Why? Because every circus needs a strongman, eager to prove his manliness by wearing some sort of animal print, supposedly to suggest he killed the animal himself in some sort of display of raw machismo.

Now, considering the Circus of Crime went up against Spider-Man (proportionate strength and all that), had She-Hulk under their control at one point, and showed up against the Hulk, the Thing, and Luke Cage/Power Man, can you even imagine how this guy’s ego must have fared?

Here he was, the alleged strong guy on the team, and every other week his crew were up against guys who can bend steel and bench press cars without blinking.

Bruto, you have my sympathy. Now go and put some pants on.

Finally, we come to the one member of the Circus of Crime that I actually find engaging…

Alright, get your minds out of the gutter. I don’t find Princess Python interesting for her… outstanding assets. We’re talking about a woman who was defeated when Howard the Duck bit her on the nose, after all.

No, I freely admit the appeal is the love the woman harbours for the men in her life. I like a character, be it a hero or a villain, to be human in some way… and nothing says ‘human’ than knitting a sweater for a beloved pet (even if it is a python), or dealing with the grief of losing your husband through alcohol? Not that I promote alcohol as a resolution for anything, mind you, but I’ve seen more than a few people try to drink their problems away.

It doesn’t hurt that bringing her up here is a nice segue to her deceased hubby Stilt-Man either… well, I won’t spoil you with Wilbur Day goodness just yet, I’m saving that for another post. For now, you can just sleep easy knowing that the Circus of Crime will most likely never taint VS with their presence.

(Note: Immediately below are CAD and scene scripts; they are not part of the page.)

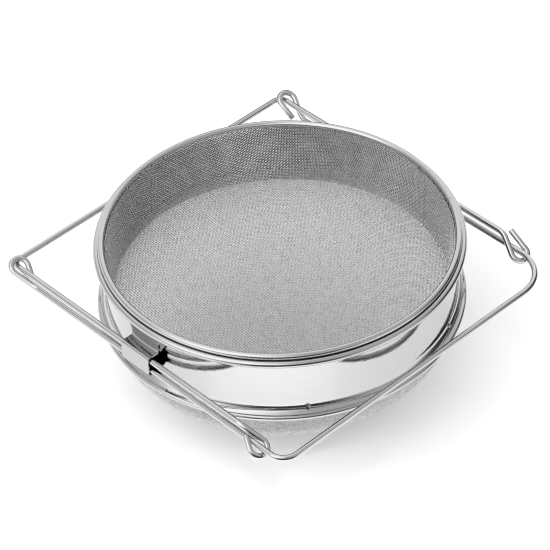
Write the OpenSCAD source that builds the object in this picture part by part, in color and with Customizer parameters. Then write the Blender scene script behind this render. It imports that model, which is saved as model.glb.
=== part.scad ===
// Double sieve strainer: a coarse mesh basket that lifts out of a drum with a fine mesh bowl.
// Two U-shaped wire handles slide out sideways in two clips and rest on the edge of a bucket.
// Millimetres. The sieves' common axis is Z, the handles pull out along X.
// z = 0 is the surface that the bowl rests on.

/* [Sieves] */
// outer radius of the drum's top bead
top_bead_r = 120; // [119.9:0.1:120.4]
// height of the bowl's widest ring above the surface
bowl_h = 59.5; // [58:0.5:60]
// radius of the flat spot that the bowl rests on
foot_r = 25; // [20:1:32]
// radius of the ball that shapes the bowl's bottom
bowl_main_r = 180; // [170:5:190]
// radius of the coarse basket's floor
basket_floor_r = 110.5; // [109.5:0.1:110.8]
// height of the coarse basket's floor above the surface
basket_floor_z = 65; // [64.5:0.5:68]
// thickness of the woven mesh
mesh_t = 0.9; // [0.7:0.1:0.9]
// number of pressed dimples round the foot of the drum
nub_count = 6; // [0:1:12]

/* [Handles] */
// radius of the handle wire
wire_r = 2; // [1.8:0.1:2]
// distance from the sieves' axis to each leg
leg_y = 121; // [120.9:0.1:121.1]
// height of the rear handle's wire above the surface
upper_leg_z = 86.4; // [86.2:0.1:86.5]
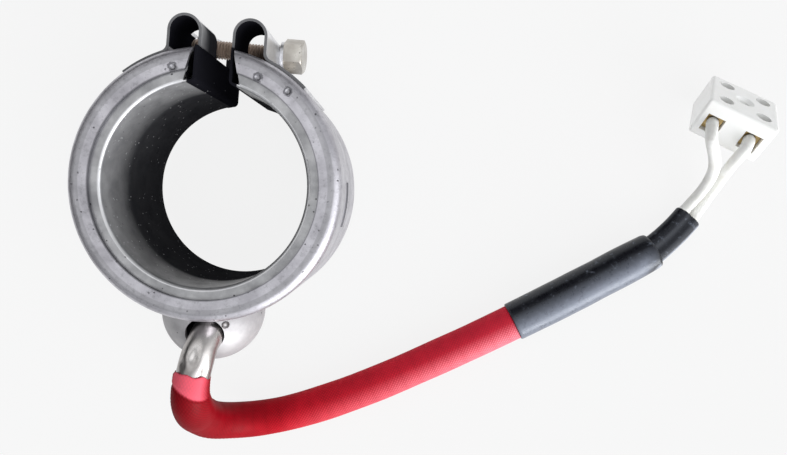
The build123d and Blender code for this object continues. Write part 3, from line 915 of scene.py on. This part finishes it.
# %% The fold
CREASE_DEPTH = 0.32 * MM
CREASE_HALF = 0.5 * MM
CREASE_BEFORE = 0.4 * MM
FOLD_PLACE = 4.6 * MM
FOLD_SIDEWAYS = 1.4 * MM
FOLD_UPWARDS = 0.6 * MM


def crease_place(turn):
    """How far from the mouth the sleeve folds where it turns down from the elbow."""
    return FOLD_PLACE - FOLD_SIDEWAYS * np.cos(turn) - FOLD_UPWARDS * np.sin(turn)


def crease(along, turn):
    """How deep the fold is, from 0 to 1."""
    apart = np.abs(along - crease_place(turn) + CREASE_BEFORE)
    return np.clip(1.25 - apart / CREASE_HALF, 0, 1) * np.clip(np.sin(turn) + 0.3, 0, 1)


# %% The sleeve's shape
SLEEVE_RADIUS = 5.2 * MM
SLEEVE_STRANDS = 34
SLEEVE_PITCH = 0.95 * MM
SLEEVE_RELIEF = 0.16 * MM
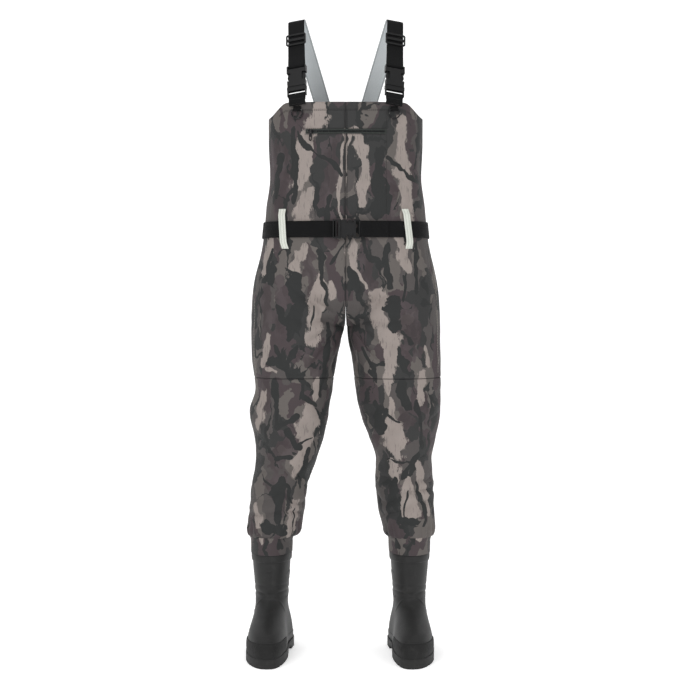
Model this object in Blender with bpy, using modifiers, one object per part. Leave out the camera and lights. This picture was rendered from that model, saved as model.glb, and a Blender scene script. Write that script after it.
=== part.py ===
"""Chest waders: a taped fabric bib and legs on welded rubber boots, with a belt and clip-on shoulder straps.

Metres, +Z up, the wearer looks along -Y. Left and right are the wearer's, so left is at +X.
The origin is on the floor, under the middle of the whole piece's bounding box.
"""

import math

import bmesh
import bpy
import numpy as np
from mathutils import Matrix, Vector

# ---------------------------------------------------------------- driving dimensions
FABRIC = 0.0018            # laminated fabric wall, with its folds
SEAM_GAP = 0.0003          # between two pieces that touch
PANEL_GAP = FABRIC * 4 / 9  # between two cloth panels at their seam, where their walls turn towards each other
LAYER_GAP = 0.0006         # between two layers of cloth or webbing
TOP_Z = 1.240              # bib top edge between the straps
CORNER_DROP = 0.030        # how far the bib's top edge falls at the side seams
BACK_TOP_Z = TOP_Z - 0.018
BELT_Z = 0.960
CROTCH_Z = 0.742
RISE_HEIGHT = 0.110        # height over which the body divides into two legs
HIP_HEIGHT = 0.200         # height over which the thighs' front and outer side take up their own shape
KNEE_Z = 0.628
HEM_Z = 0.262              # lowest point of the bloused lower leg
CUFF_TOP_Z = 0.254
CUFF_BOTTOM_Z = 0.2235
BODY_ROUNDNESS = 2.8       # superellipse exponent of the body's sections

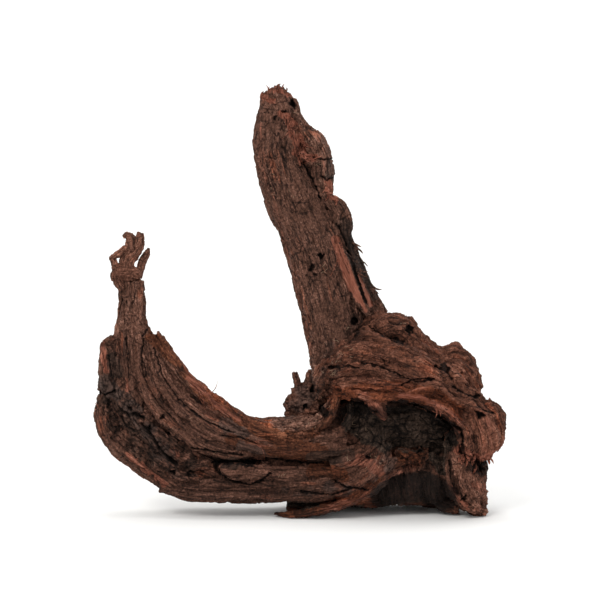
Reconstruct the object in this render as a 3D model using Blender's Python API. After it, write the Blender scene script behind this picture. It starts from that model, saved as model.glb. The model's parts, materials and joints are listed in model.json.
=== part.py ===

…. unless Billy feels like being a complete bastard and proving me wrong ;)

 

 

One comment

  1. You know, despite the scrubbery the makes up the CoC, they would be an interesting “fifth team” for VS, especially the Ringmaster, who at one time had cosmic powers. With Cosmic Ringmaster as your finisher 6 or nasty character stealing 7-drop, they could be the evil Wild Pack. Along with the Enforcers and Red Skull you made, they may actually be a force in fantasy card-dom.